TASK BRIEF: Copy every line from the data below in which the string "axes" can be found.

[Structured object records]
----------
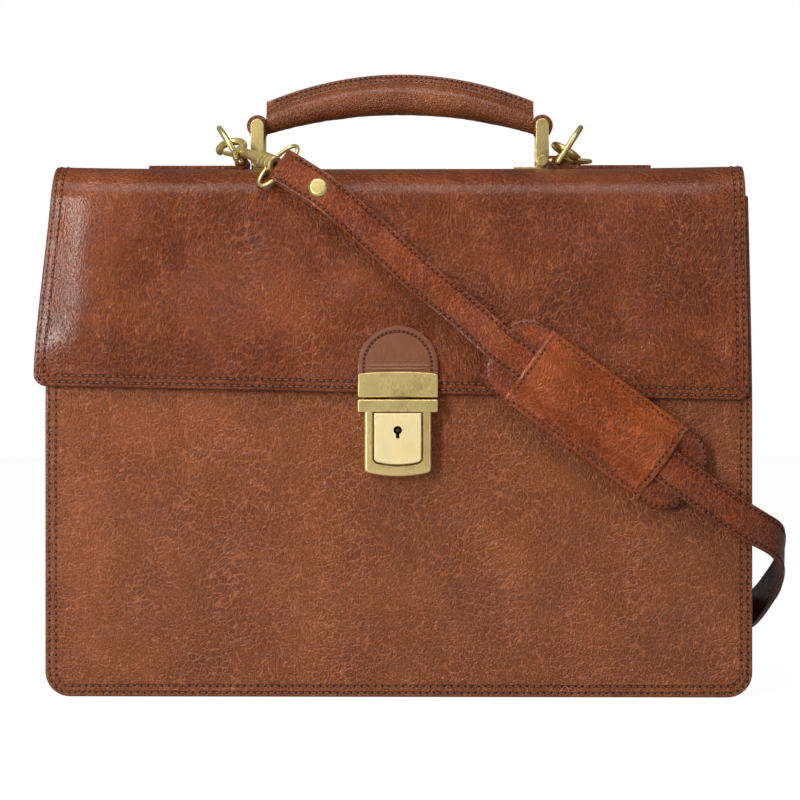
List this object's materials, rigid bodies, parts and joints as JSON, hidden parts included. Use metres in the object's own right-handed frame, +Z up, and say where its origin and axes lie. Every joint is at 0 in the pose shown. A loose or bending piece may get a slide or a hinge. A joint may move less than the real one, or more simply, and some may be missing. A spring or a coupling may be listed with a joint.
{
  "type": "briefcase",
  "caption": "Leather briefcase with two compartments, a locking front flap, a carrying handle and a padded shoulder strap.",
  "frame": {"origin": "centre of the case's flat base, on the floor", "axes": "+Z up, -Y out of the front with the lock, +X to the viewer's right"},
  "size_m": [0.4213, 0.1562, 0.36],
  "materials": {
    "case_leather": "glossy, grained, red-brown",
    "dark_leather": "dark brown, semi-gloss",
    "strap_leather": "glossy, grained, red-brown with stitched edges",
    "lining": "dark lining leather",
    "antique_brass": "antique, worn bright on the edges",
    "pale_gold": "brushed upright",
    "steel": "plain"
  },
  "bodies": {
    "root": {"front_panel": "case_leather", "back_panel": "case_leather", "base_panel": "dark_leather", "gusset_front": "dark_leather", "gusset_rear": "dark_leather", "divider": "lining", "lock_case": "antique_brass", "key_post": "steel", "lock_springs": "steel", "lock_backplate": "steel", "lock_rivets": "steel", "strap_side": "strap_leather", "strap_rear": "strap_leather", "strap_top": "strap_leather", "strap_rivet_right": "antique_brass", "strap_buckle": "antique_brass", "strap_keeper": "strap_leather"},
    "flap_body": {"flap": "case_leather", "lock_tab": "case_leather", "hasp_plate": "antique_brass", "hasp_rivets": "antique_brass", "handle_plate": "steel", "handle_saddles": "antique_brass", "saddle_rivets": "antique_brass", "ring_tab_left": "case_leather", "ring_tab_right": "case_leather", "swivel_eye_left": "antique_brass", "swivel_eye_right": "antique_brass", "strap_front": "strap_leather", "strap_rivet_left": "antique_brass", "shoulder_pad": "strap_leather", "pad_sleeve": "strap_leather"},
    "button_body": {"lock_button": "pale_gold", "lock_latch": "steel"},
    "tumbler_body": {"lock_tumbler": "steel"},
    "link_left_body": {"link_left": "antique_brass", "link_screws_left": "antique_brass"},
    "link_right_body": {"link_right": "antique_brass", "link_screws_right": "antique_brass"},
    "grip_body": {"handle_grip": "dark_leather", "grip_loops": "dark_leather"},
    "ring_left_body": {"d_ring_left": "antique_brass"},
    "ring_right_body": {"d_ring_right": "antique_brass"},
    "hook_left_body": {"hook_left": "antique_brass", "gate_pin_left": "steel"},
    "hook_right_body": {"hook_right": "antique_brass", "gate_pin_right": "steel"},
    "gate_left_body": {"gate_left": "antique_brass"},
    "gate_right_body": {"gate_right": "antique_brass"},
    "prong_body": {"buckle_prong": "antique_brass"}
  },
  "joints": [
    {"name": "flap_hinge", "type": "hinge", "parent": "root", "child": "flap_body", "pos_m": [0, 0.052, 0.30125], "axis": [-1, 0, 0], "range_deg": [0, 100], "deforming": ["strap_side", "strap_top", "strap_rivet_right"]},
    {"name": "button_slide", "type": "slide", "parent": "root", "child": "button_body", "axis": [0, 1, 0], "range_m": [0, 0.0015], "stiffness_N_per_m": 900, "springref_m": -0.001, "deforming": ["lock_springs"]},
    {"name": "tumbler_turn", "type": "hinge", "parent": "root", "child": "tumbler_body", "pos_m": [0, -0.066, 0.151], "axis": [0, 1, 0], "range_deg": [0, 90]},
    {"name": "link_left_swing", "type": "hinge", "parent": "flap_body", "child": "link_left_body", "pos_m": [-0.0835, 0, 0.308], "axis": [0, 1, 0], "range_deg": [-7, 7]},
    {"name": "grip_turn", "type": "hinge", "parent": "link_left_body", "child": "grip_body", "pos_m": [-0.0835, 0, 0.329], "axis": [0, 1, 0], "range_deg": [-7, 7]},
    {"name": "link_right_swing", "type": "hinge", "parent": "flap_body", "child": "link_right_body", "pos_m": [0.0835, 0, 0.308], "axis": [0, 1, 0], "range_deg": [-7, 7]},
    {"name": "ring_left_swing", "type": "hinge", "parent": "flap_body", "child": "ring_left_body", "pos_m": [-0.0925, -0.005, 0.3069], "axis": [0, 1, 0], "range_deg": [-3, 3]},
    {"name": "ring_right_swing", "type": "hinge", "parent": "flap_body", "child": "ring_right_body", "pos_m": [0.0925, -0.005, 0.3069], "axis": [0, 1, 0], "range_deg": [-3, 3]},
    {"name": "hook_left_swivel", "type": "hinge", "parent": "flap_body", "child": "hook_left_body", "pos_m": [-0.06503, -0.05349, 0.30021], "axis": [-0.6582, 0.6898, 0.3015], "range_deg": [-4, 4]},
    {"name": "hook_right_swivel", "type": "hinge", "parent": "flap_body", "child": "hook_right_body", "pos_m": [0.09944, 0.05892, 0.31299], "axis": [-0.03, -0.9985, 0.0459], "range_deg": [-4, 4]},
    {"name": "gate_left_press", "type": "hinge", "parent": "hook_left_body", "child": "gate_left_body", "pos_m": [-0.095, -0.02811, 0.31004], "axis": [0.1814, 0.5341, -0.8257], "range_deg": [0, 15], "stiffness_Nm_per_rad": 0.02, "springref_deg": -11.46},
    {"name": "gate_right_press", "type": "hinge", "parent": "hook_right_body", "child": "gate_right_body", "pos_m": [0.10239, 0.01855, 0.31244], "axis": [-0.501, -0.0248, -0.8651], "range_deg": [0, 15], "stiffness_Nm_per_rad": 0.02, "springref_deg": -11.46},
    {"name": "prong_lift", "type": "hinge", "parent": "root", "child": "prong_body", "pos_m": [0.1015, 0.06415, 0.22492], "axis": [-0.9982, 0, -0.0599], "range_deg": [0, 40]}
  ],
  "couplings": [
    {"joint": "grip_turn", "follows": "link_left_swing", "ratio": -1},
    {"joint": "link_right_swing", "follows": "link_left_swing", "ratio": 1}
  ]
}
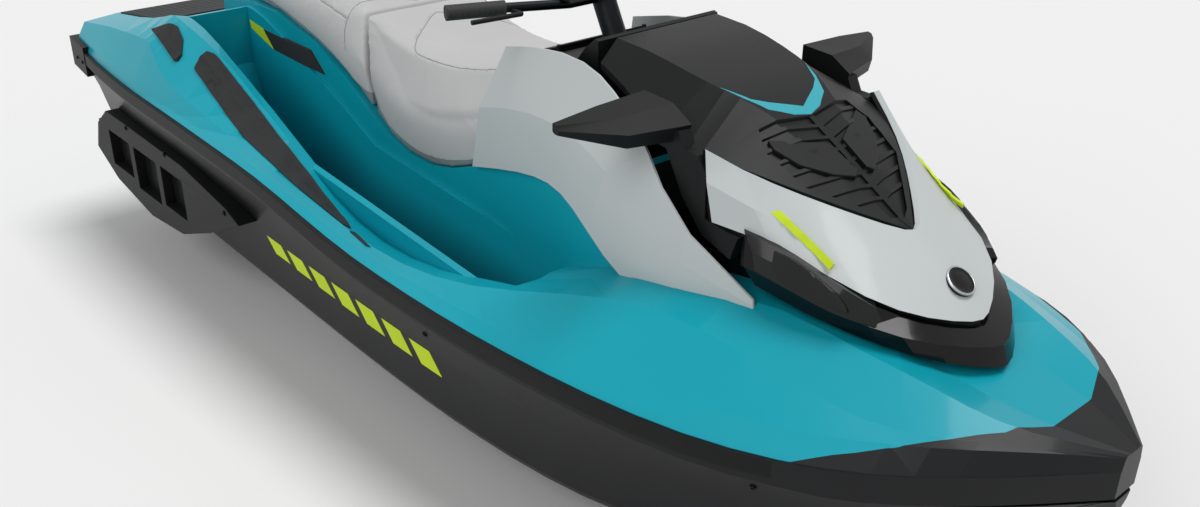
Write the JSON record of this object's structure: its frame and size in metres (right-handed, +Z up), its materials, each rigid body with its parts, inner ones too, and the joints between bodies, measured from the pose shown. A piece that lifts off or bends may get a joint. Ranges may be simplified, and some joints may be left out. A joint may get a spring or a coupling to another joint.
{
  "type": "personal watercraft",
  "caption": "Three-seat personal watercraft with faceted deck, opening front hood, turning handlebar, long saddle and water jet drive with reverse gate",
  "frame": {"origin": "Point on the centreline in the calm water plane, under the rider", "axes": "X forward, Y to port, Z up"},
  "size_m": [3.31, 1.25, 1.14],
  "materials": {
    "deck_teal": "glossy",
    "hull_charcoal": "glossy",
    "trim_black": "matte",
    "panel_white": "glossy",
    "gloss_black": "glossy",
    "seat_vinyl": "satin",
    "grip_rubber": "matte",
    "foam_mat": "matte",
    "cast_aluminium": "satin",
    "stainless_steel": "satin"
  },
  "bodies": {
    "craft": {"deck": "deck_teal", "hull": "hull_charcoal", "bow_cap": "trim_black", "rub_rail_port": "trim_black", "rub_rail_starboard": "trim_black", "stern_bumpers": "trim_black", "storage_bin": "trim_black", "console": "trim_black", "steering_collar": "trim_black", "grab_handle": "trim_black", "sponson_port": "trim_black", "sponson_starboard": "trim_black", "side_panel_port": "panel_white", "side_panel_starboard": "panel_white", "gauge": "gloss_black", "seat_front": "seat_vinyl", "stern_mat": "foam_mat", "footwell_mats": "foam_mat", "jet_pump": "cast_aluminium", "ride_plate": "cast_aluminium", "intake_grate": "cast_aluminium", "engine_block": "cast_aluminium", "ladder_brackets": "stainless_steel", "bow_eye": "stainless_steel"},
    "hood": {"hood_top": "trim_black", "nose_panel": "panel_white", "front_fascia": "gloss_black", "hood_liner": "trim_black", "hood_side_bands": "trim_black", "lamps": "gloss_black", "mirror_port": "trim_black", "mirror_starboard": "trim_black"},
    "glovebox_door": {"glovebox_lid": "trim_black"},
    "steering": {"handlebar": "cast_aluminium", "grips": "grip_rubber", "handlebar_pad": "trim_black", "levers": "trim_black"},
    "rotor": {"impeller": "stainless_steel", "drive_shaft": "stainless_steel"},
    "trim": {"trim_ring": "cast_aluminium"},
    "nozzle": {"steering_nozzle": "cast_aluminium"},
    "gate": {"reverse_gate": "cast_aluminium"},
    "ladder": {"boarding_ladder": "stainless_steel"},
    "passenger_seat": {"seat_rear": "seat_vinyl"}
  },
  "joints": [
    {"name": "hood_hinge", "type": "hinge", "parent": "craft", "child": "hood", "pos_m": [0.45188, 0, 0.77868], "axis": [0, -1, 0], "range_deg": [0, 50]},
    {"name": "glovebox_hinge", "type": "hinge", "parent": "craft", "child": "glovebox_door", "pos_m": [0.23139, 0, 0.72675], "axis": [0, 1, 0], "range_deg": [0, 60]},
    {"name": "steering_turn", "type": "hinge", "parent": "craft", "child": "steering", "pos_m": [0.23999, 0, 0.80002], "axis": [-0.4695, 0, 0.8829], "range_deg": [-22, 22]},
    {"name": "rotor_spin", "type": "hinge", "parent": "craft", "child": "rotor", "pos_m": [-1.16, 0, -0.06501], "axis": [1, 0, 0], "continuous": true},
    {"name": "trim_tilt", "type": "hinge", "parent": "craft", "child": "trim", "pos_m": [-1.42502, 0, -0.06501], "axis": [0, 1, 0], "range_deg": [-6, 10]},
    {"name": "nozzle_turn", "type": "hinge", "parent": "trim", "child": "nozzle", "pos_m": [-1.45802, 0, -0.06501], "axis": [0, 0, -1], "range_deg": [-20, 20]},
    {"name": "gate_drop", "type": "hinge", "parent": "craft", "child": "gate", "pos_m": [-1.44252, 0, -0.06501], "axis": [0, -1, 0], "range_deg": [0, 75]},
    {"name": "ladder_fold", "type": "hinge", "parent": "craft", "child": "ladder", "pos_m": [-1.67728, 0, 0.216], "axis": [0, -1, 0], "range_deg": [0, 170]},
    {"name": "seat_lift", "type": "slide", "parent": "craft", "child": "passenger_seat", "axis": [-0.2496, 0, 0.9683], "range_m": [0, 0.35]}
  ],
  "couplings": [
    {"joint": "nozzle_turn", "follows": "steering_turn", "ratio": 0.9}
  ]
}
----------
COMPLETE RESPONSE:
List this object's materials, rigid bodies, parts and joints as JSON, hidden parts included. Use metres in the object's own right-handed frame, +Z up, and say where its origin and axes lie. Every joint is at 0 in the pose shown. A loose or bending piece may get a slide or a hinge. A joint may move less than the real one, or more simply, and some may be missing. A spring or a coupling may be listed with a joint.
  "frame": {"origin": "centre of the case's flat base, on the floor", "axes": "+Z up, -Y out of the front with the lock, +X to the viewer's right"},
  "frame": {"origin": "Point on the centreline in the calm water plane, under the rider", "axes": "X forward, Y to port, Z up"},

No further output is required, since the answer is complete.